Recovery for mental and physical injury must be uniform
This month, the SCC held that mental injury claims do not depend on proving a recognized psychiatric illness. This is consistent with recovery for physical injury, which, as a matter of law, is not conditioned upon a claimant adducing expert diagnostic evidence in support.
The appeal arose from a motor vehicle collision in New Westminster, BC.
The appellant suffered psychological injuries, including social changes and cognitive difficulties. His friends and family testified that his personality had changed dramatically, leading to a deterioration of his personal relationships.
The trial judge awarded $100,000 in non-pecuniary damages on the strength of their testimony.
The decision was reversed by the British Columbia Court of Appeal because the mental injury suffered was not a recognized psychiatric illness advanced by expert medical opinion.
The SCC restored the trial judge’s decision, holding that the Court has never required injured persons to prove a specific psychiatric diagnosis as a precondition to recovery for mental injury. It held that such mechanisms designed to restrict damages for mental injury are premised upon dubious perceptions of psychiatry and of mental illness in general.

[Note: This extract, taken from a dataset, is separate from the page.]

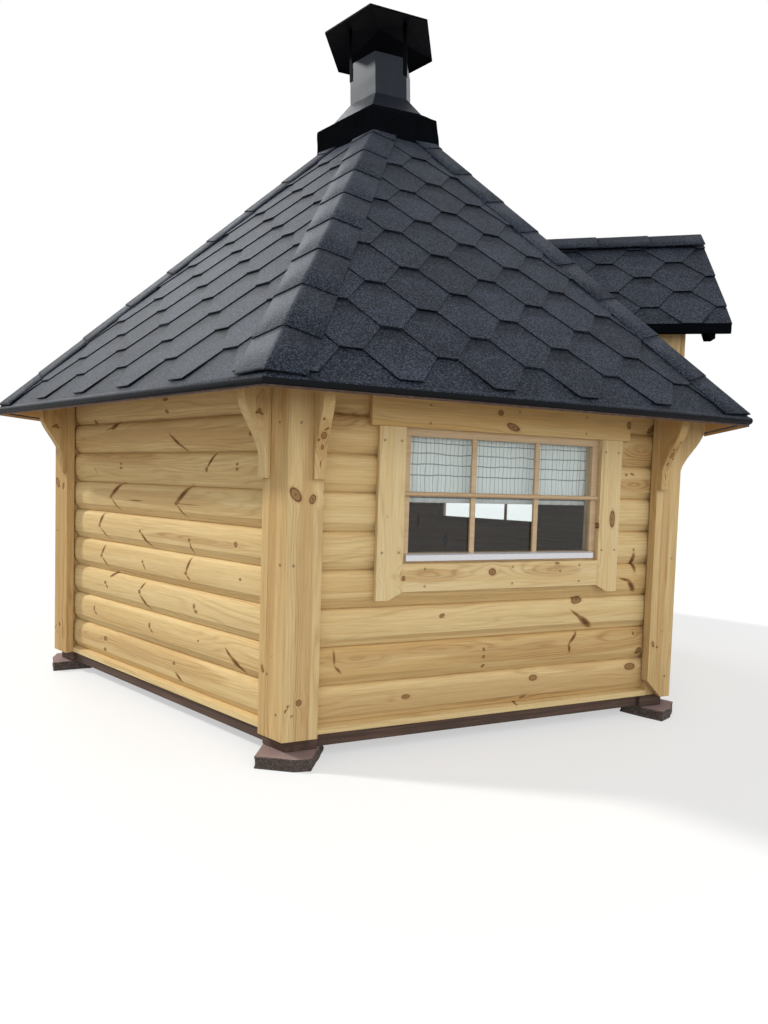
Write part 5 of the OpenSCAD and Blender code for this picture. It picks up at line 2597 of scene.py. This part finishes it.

It is the symptom, rather than the label found in Diagnostic and Statistical Manual of Mental Disorders (“DSM”), that form the substance in claims of mental injury. No necessary relationship exists between reasonably foreseeable mental injury and a diagnostic classification scheme.
The required components of a negligence claim — whether for physical or mental personal injury — remain robust barriers to trivial suits.